India seeks Korean expertise to develop rivers as waterways

India is in talks with South Korea, known for its maritime technology prowess, for long-term partnership to develop its rivers to drive economic growth.

By: | New Delhi | Published: September 25, 2016 12:58 PM
Shipping, Road Transport and Highways Minister Nitin Gadkari.  (PTI) Shipping, Road Transport and Highways Minister Nitin Gadkari. (PTI)

India is in talks with South Korea, known for its maritime technology prowess, for long-term partnership to develop its rivers to drive economic growth.

Earlier this year, Parliament has enacted a legislation to convert 111 rivers across the country into National Waterways, a move that would boost movement of goods and passengers via rivers and reduce transportation cost substantially.

“We are in talks with a Korean government company to develop our rivers,” Shipping, Road Transport and Highways Minister Nitin Gadkari told PTI.

“We have offered them to select out of 111 rivers and develop these. Once we start getting profit, we can return their investment in 15-20 years.”

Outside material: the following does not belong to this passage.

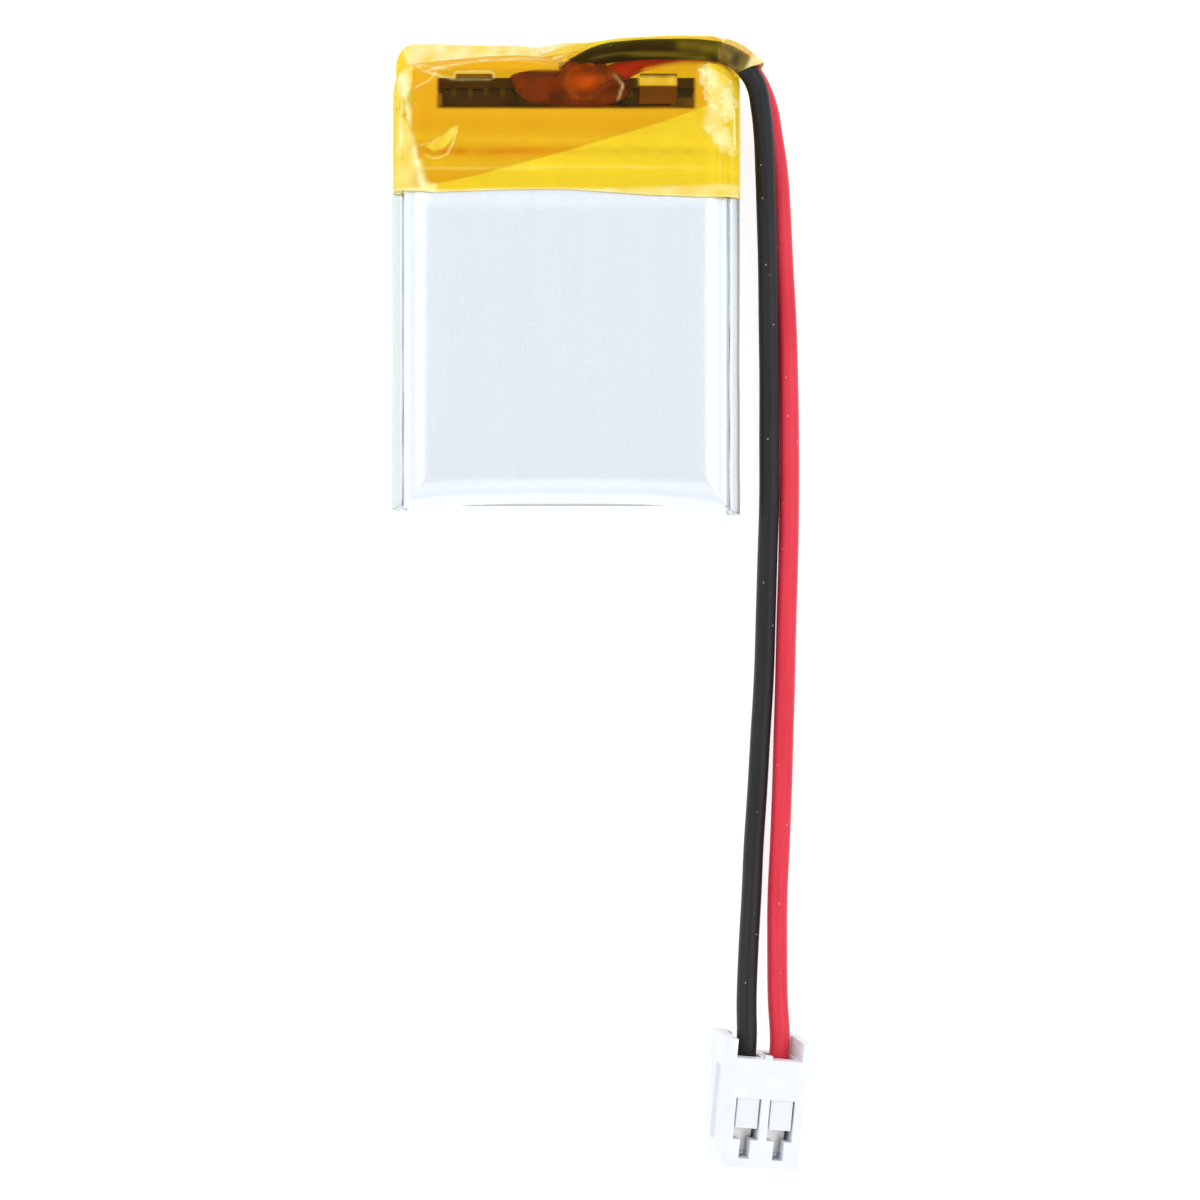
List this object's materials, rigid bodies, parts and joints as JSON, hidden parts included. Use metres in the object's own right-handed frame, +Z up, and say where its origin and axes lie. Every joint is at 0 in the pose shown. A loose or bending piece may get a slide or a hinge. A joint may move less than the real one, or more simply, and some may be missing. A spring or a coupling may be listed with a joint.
{
  "type": "lithium polymer battery pack",
  "caption": "Small flat foil-pouch rechargeable cell with a taped protection board at one end and a red and black wire pair to a white crimp connector.",
  "frame": {"origin": "centre of the box of the pack itself, without its wires and connector, at the surface that it lies on", "axes": "+Z up, out of the flat top face; +Y towards the taped head with the protection board; +X towards the side that the wires run along"},
  "size_m": [0.0248, 0.0662, 0.0053],
  "materials": {
    "pouch_foil": "satin",
    "cathode_coating": "matt",
    "anode_coating": "matt",
    "separator_film": "matt",
    "roll_tape": "satin",
    "nickel": "satin",
    "tab_aluminium": "satin",
    "sealing_film": "satin",
    "insulating_paper": "matt",
    "board_laminate": "satin",
    "chip_epoxy": "matt",
    "tinned_metal": "satin",
    "resistor_body": "satin",
    "capacitor_body": "satin",
    "solder": "glossy",
    "polyimide_tape": "glossy, amber and see-through",
    "black_insulation": "satin",
    "red_insulation": "satin",
    "copper": "bright",
    "white_nylon": "satin",
    "contact_metal": "satin"
  },
  "bodies": {
    "root": {"pouch_cup": "pouch_foil", "pouch_cover": "pouch_foil", "cathode_sheet": "cathode_coating", "anode_sheet": "anode_coating", "inner_separator": "separator_film", "outer_separator": "separator_film", "winding_tape": "roll_tape", "negative_tab": "nickel", "positive_tab": "tab_aluminium", "negative_tab_film": "sealing_film", "positive_tab_film": "sealing_film", "board_insulator": "insulating_paper", "circuit_board": "board_laminate", "mosfet_chip": "chip_epoxy", "protection_chip": "chip_epoxy", "chip_leads": "tinned_metal", "chip_resistors": "resistor_body", "chip_capacitor": "capacitor_body", "weld_strips": "nickel", "negative_solder": "solder", "positive_solder": "solder", "inner_tape": "polyimide_tape", "outer_tape": "polyimide_tape", "wire_tape": "polyimide_tape", "black_wire": "black_insulation", "red_wire": "red_insulation", "black_strands": "copper", "red_strands": "copper", "connector_housing": "white_nylon", "black_terminal": "contact_metal", "red_terminal": "contact_metal"}
  },
  "joints": []
}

Prime Minister Narendra Modi had opened a mega Maritime India Summit earlier this year with Korea, a world leader in shipbuilding, as the partner and has promised to personally handhold investors for a “safe, secure and satisfactory” berthing so as to transform the country’s 7,500-km long coastline an “engine of growth”.

Gadkari said waterways unfortunately had taken a backseat in India, with only 3.5 per cent of trade being done through the mode here as against 47 per cent in China, 40 per cent in Europe, 44 per cent in Japan and Korea and 35 per cent in Bangladesh.

According to the minister, if developed properly, inland water transport, which is an environment-friendly and cost-effective mode of transport, will reduce the high logistics cost — currently at 18 per cent — and boost the economy.

Gadkari said that if all the 111 rivers are developed as waterways, it will “revolutionise” the Indian economy.

Maritime development is high on the priority list of the government as it has the potential of opening a new era of foreign investment in ship-building, repair, ship breaking, inland water transportation, cruise shipping and hinterland connectivity, to name a few.

Maritime logistics is considered as a key component of the Indian economy, accounting for 90 per cent of export-import trade by volume and 72 per cent by value.

He said a total of one billion tonne of cargo is being handled by over 200 ports, including 12 major ones, in the country and is expected to grow to 2.5 billion tonnes by 2025.

Talks are also on with Singapore for development of cruise shipping in the country.

The maritime summit was held on April 14-16 this year and was billed as a flagship event to harness India’s immense natural maritime advantages with a 7,500 km coastline and 14,500 km of navigable and potential navigable waterways.